Why does a 1D hardcore bosonic chain have different ground state energy in bosonic and spin representations? Consider a simple periodic 1D chain with four sites with periodic boundary condition. The Hamiltonian reads
$$
H = t c_1^\dagger c_2 + c_2^\dagger c_3 + t c_3^\dagger c_4 + c_4^\dagger c_1 + h.c.
$$
where $t$ is the hopping strength. In terms of matrix, it is simply
$$
H = \left[\begin{array}{cccc} 0 & t & 0 & 1 \\ t & 0 & 1 & 0 \\ 0 & 1 & 0 & t \\  1 & 0 & t & 0 \end{array}\right]
$$
with eigenvalues $[-1-t,-1+t,1-t,1+t]$. For $|t|<1$, the ground state will be a two-body state, which fills the lowest two eigenlevels such that the ground state energy is $E=-2$.
Now let's assume the operators $c_i$ are hardcore-bosonic, such that we can make the following Jordan-Wigner type of transformation
$$
c^\dagger_j = (X_j + i Y_j)/2\\
c_j = (X_j - i Y_j)/2
$$
where $X_j,Y_j$ are the Pauli operators at site $j$. As one can check, the operators satisfy $[c_i^\dagger,c_j]=0$ if $i\neq j$ and $\left\{c_i^\dagger,c_j\right\}=1$ if $i=j$. In this representation, we shall make the following identification
$$
c_1^\dagger c_2 = \frac{X_1+iY_1}{2}\otimes\frac{X_2-iY_2}{2}\otimes I_3\otimes I_4
$$
similarly for other terms, such that the Hamiltonian reads
$$
\begin{align*}
H =\ &t \frac{X_1+iY_1}{2}\otimes\frac{X_2-iY_2}{2}\otimes I_3\otimes I_4\\
 &+ I_1\otimes\frac{X_2+iY_2}{2}\otimes \frac{X_3-iY_3}{2}\otimes I_4 
\quad \\
&+ t I_1\otimes I_2\frac{X_3+iY_3}{2}\otimes\frac{X_4-iY_4}{2} \\
&+ \frac{X_1-iY_1}{2}\otimes I_2\otimes I_3\otimes\frac{X_4+iY_4}{2} \\
&+ h.c.
\end{align*}
$$
which is a $16\times 16$ matrix that contains all the possible many-body state. One could also diagonalize it to obtain the ground state energy, and for $|t|<1$, I found $E=-2\sqrt{1+t^2}$, which is different from the previous result.
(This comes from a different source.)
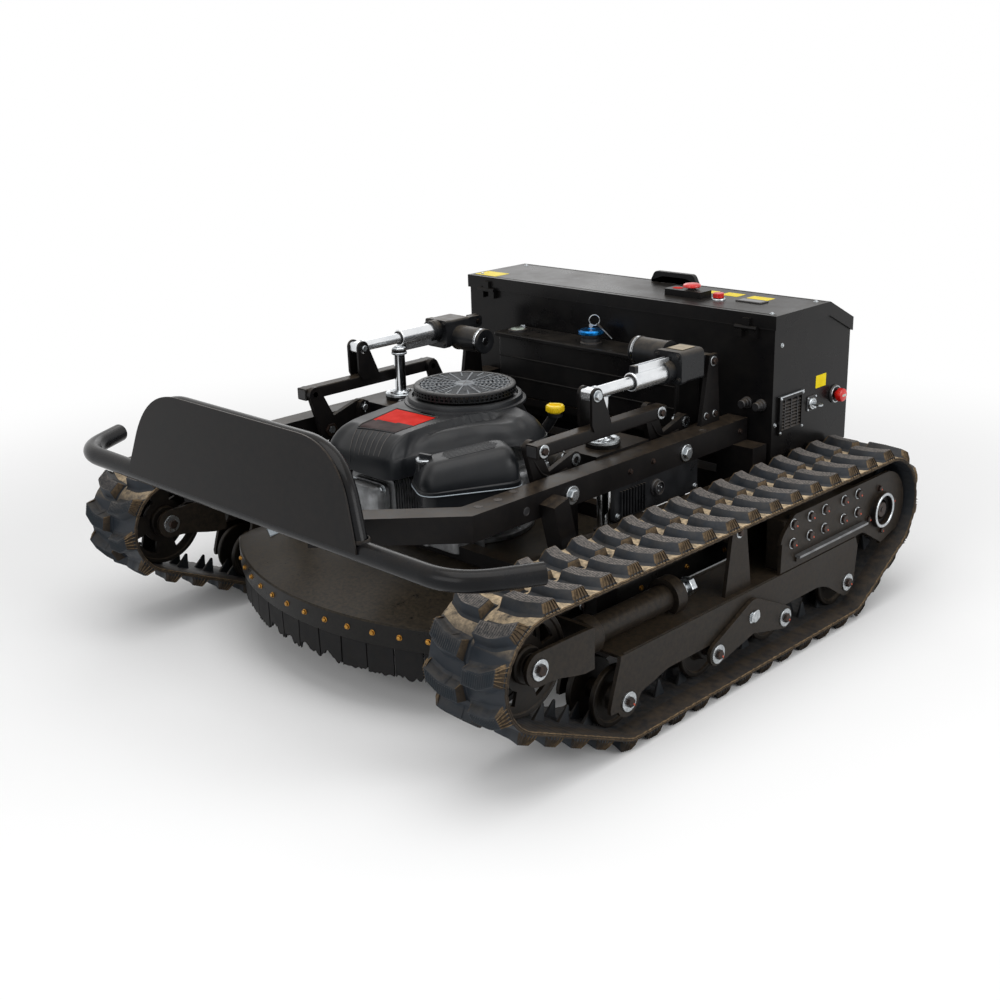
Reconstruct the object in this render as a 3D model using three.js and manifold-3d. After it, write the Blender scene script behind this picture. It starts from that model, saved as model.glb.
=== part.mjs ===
// A remote control slope mower: two rubber tracks, a lifting mower deck with its engine, and a control box.
// Millimetres. +Z is up, -Y is the front of the machine, the origin lies under the middle of the outline.

import * as THREE from 'three';
import { mergeVertices } from 'three/addons/utils/BufferGeometryUtils.js';
import Module from 'manifold-3d';

const wasm = await Module();
wasm.setup();

// Driving dimensions. Places along Y are counted from the machine's own datum plane behind the idlers.

const fit = 0.3;            // gap between pieces that touch or turn on each other
const overrun = 5;          // how far a cutting tool runs past what it cuts
const bite = 1;             // how far joined pieces sink into each other
const rightAngle = Math.PI / 2;
const roundSides = 12;
const capSides = 10;
const smallSides = 8;
const tubeSides = 10;
const bendSteps = 4;

const track = {
  centreX: 545,
  width: 180,
  pitch: 72,
  carcass: 8,
  lugHeight: 20,
  lugLength: 32,
  lugKink: 9,
  grooveHalf: 5,
  edgeMargin: 2,
  sink: 2,
  fingerInner: 12,
  fingerOuter: 20,
  fingerLength: 30,
  fingerHeight: 32,
};
const lugTopShare = 0.72;
const lugPlaceShares = { right: 0.25, left: 0.75 };   // the two rows of lugs are staggered by half a pitch
const arcStep = Math.PI / 11;

const wheel = {
  radius: 60,
  rimInner: 21.3,
  rimOuter: 34,
  hubRadius: 21,
  bore: 10.4,
  axle: 10,
  bogieLift: 4.5,
  y: [26, 282, 510, 763],
};
const idler = {
  y: -203, z: 234, hub: 34, hubHalf: 44, bore: 12.5, axle: 12, slotInner: 48, slotOuter: 74, slots: 4,
};
const slotAngleShare = 0.5;
const idlerSides = 18;
const sprocket = {
  y: 885, z: 221, radius: 110, teeth: 10, toothDepth: 14, discHalf: 10.5,
  hub: 40, hubHalf: 30, shaft: 20, shaftInner: -64, shaftOuter: 80,
};
const toothShares = [0, 0.22, 0.36, 0.64, 0.78];

const frame = {
  halfWidth: 65, plate: 8, beamTop: 183, beamBottom: 112, front: 5, rearGap: 30, lidGap: 56,
  legFront: -23, legFoot: 58, legWidth: 58, legTop: 100, legRun: 58,
  rearLegStart: 645, rearLegFoot: 735, capRadius: 19, capHeight: 5, boltRadius: 7, boltHeight: 5,
};
const backing = { y0: 520, y1: 806, top: 290, inner: 18 };
const bogie = { y: 400, z: 131, plate: 8, gap: 1.5, eyeRadius: 24, pivotEye: 36, pin: 12 };
const fork = { nose: 31, rear: -65, low: 185, high: 263, backPlate: 8, rod: 15, rodReach: 60 };
const cylinder = {
  z: 212, front: -2, rear: 235, barrel: 26, collarFront: -34, collar: 36, boreDepth: 130,
  clampFront: 205, clamp: 38, boltEnd: 292, bolt: 11, hex: 19, hexLength: 22,
};
const carrier = {
  y: 380, radius: 26, inner: 22, outer: 38, axle: 8, bracketInner: 41, bracket: 8, foot: 87, head: 44,
};
const rearPlate = {
  front: 499, top: 300, foot: 186, cornerY: 545, cornerZ: 258, roundY: 905, roundZ: 217, round: 83,
  tipY: 905, tipZ: 137, notchY: 820, ring: 46, ringWidth: 18, ringBore: 21,
  ledgeY0: 553, ledgeY1: 818, ledgeZ: 198, ledge: 14, ledgeWidth: 12, bolt: 10, boltHeight: 7,
  rows: [281, 240], columns: [542, 605, 659, 733, 789],
};
const driveMotor = { radius: 54, length: 140, flange: 64, flangeWidth: 14, gearRadius: 42, gearLength: 50 };

const rail = {
  tube: 50, centreX: 370, bottom: 383, front: -126, rear: 687, frontEnd: -322,
  lowerX: 421, lowerTop: 315, lowerFront: 40, lowerRear: 812,
};
const brace = { tube: 40, topY: 52, topZ: 415, footY: 82, footZ: 300, x: 412 };
const cross = { midY: 660, rearY: 785, padHeight: 15, padPitch: 50 };
const hanger = { low: 118, width: 60, frontY: 122, rearY: 590 };
const guide = {
  x: 302, post: 12.5, bore: 12.9, plateZ: 430, plate: 8, boss: 35, bossHeight: 14,
  plateInner: 258, plateAhead: 70, plateBehind: 92, top: 547, cap: 17, capHeight: 9,
};
const guidePlaceShare = 0.57;   // the posts' place between the front and the rear pivot

const guard = {
  lowHalf: 352, lowY: -340, lowZ: 414, highHalf: 290, highY: -318, highZ: 588, corner: 105, plate: 4,
  tube: 17, setBack: 19,
};
const bumper = { tube: 19, bendX: 566, endX: 636, endY: -213, bend: 70 };

// The lift: bell cranks on the rails carry the deck, and an electric cylinder on each side pushes them.
const lift = {
  travel: 70, topArm: 91.5, lean: 21.8 * Math.PI / 180, frontPivotY: 121, pivotSpan: 349, pivotZ: 405,
  plateX: 316, plate: 12, pivotEye: 24, armEye: 16, pin: 7, pinPlay: 0.8, pivotPin: 9, pivotPlay: 0.6,
  washer: 18, washerHeight: 4, head: 13, headHeight: 7, pinReach: 20,
};
const lowerArm = lift.travel / (2 * Math.sin(lift.lean));
const guideY = lift.frontPivotY + lift.pivotSpan * guidePlaceShare;
const tie = {
  x: 343, width: 30, height: 26, overhang: 17, earY: 234, earZ: 566,
  ear: 6, earEye: 15, earFoot: 44, earGap: 13.3,
};
const actuator = {
  pinY: 606, rod: 12, tube: 19, tubeFront: 356, tubeRear: 474, boreDepth: 112, play: 0.6, rodEnd: 386,
  collar: 24, collarLength: 22, blockFront: 474, blockRear: 550, blockLow: -24, blockHigh: 42, blockHalf: 36,
  motorY: 520, motorRise: 21, motor: 30, motorEnd: 224, ribWidth: 14, ribHeight: 12, ribSink: 2,
  eye: 14, eyeHalf: 8, pin: 6,
};
const gusset = { plate: 10, front: 566, rear: 632, headFront: 592, headRear: 620, play: 0.5 };
const carriage = {
  bar: 30, x: 320, barWidth: 40, front: 180, tail: 12.5, crossFront: 62, crossRear: 430,
  lug: 10, lugHalf: 22, lugHead: 16,
};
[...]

One could repeat the calculation for chains of length $2L$, and I found that the two methods wil give the same ground state energy if $L$ is odd, while there seems to be discrepancy if $L$ is even. This is quite strange to me, and I could not find any mistake. Any help is greatly appreciated!
 A: In your second approach, you correctly solve the hardcore boson problem (in essence, hardcore bosons are exactly two-level spin systems).
In your first approach, on the other hand, you diagonalize the single-particle problem.  As an approach to solve the many-particle problem, where you subsequently fill all the negative energy modes, this only works for non-interacting particles, either bosons or fermions.  It will, however, not work for hardcore bosons (which are bosons with an infinite on-site repulsion).
However, you are also not solving free bosons in your first approach: In that case, you would have to put an infinite number of bosons in each mode with negative energy, leading to an energy $-\infty$. (Differently speaking, for free bosons, the single-mode energies of the Hamiltonian must all be positive).
So what you are doing is solving the free fermion problem, where you fill each negative energy mode with one fermion.
So how does this compare to the hard-core boson problem (and why do you get the same result for odd $L$)?
When you do the Jordan-Wigner transformation from fermions to spins ( = hard-core bosons), you will get pretty much the same Hamiltonian (probably with a overall minus sign, but your free fermion energies are symmetric around zero, so this is no big business).  However, the term across the boundary will be different: It will be either periodic or antiperiodic, depending on the total fermion parity of the ground state.  If I am not mistaken, it should be periodic for an odd ground state parity.  This is what is going on for odd $L$: Half of the modes are filled in the ground state, so there is an odd number of fermions, and the fermionic problem does indeed map to the hardcore bosons, and thus has the same energy.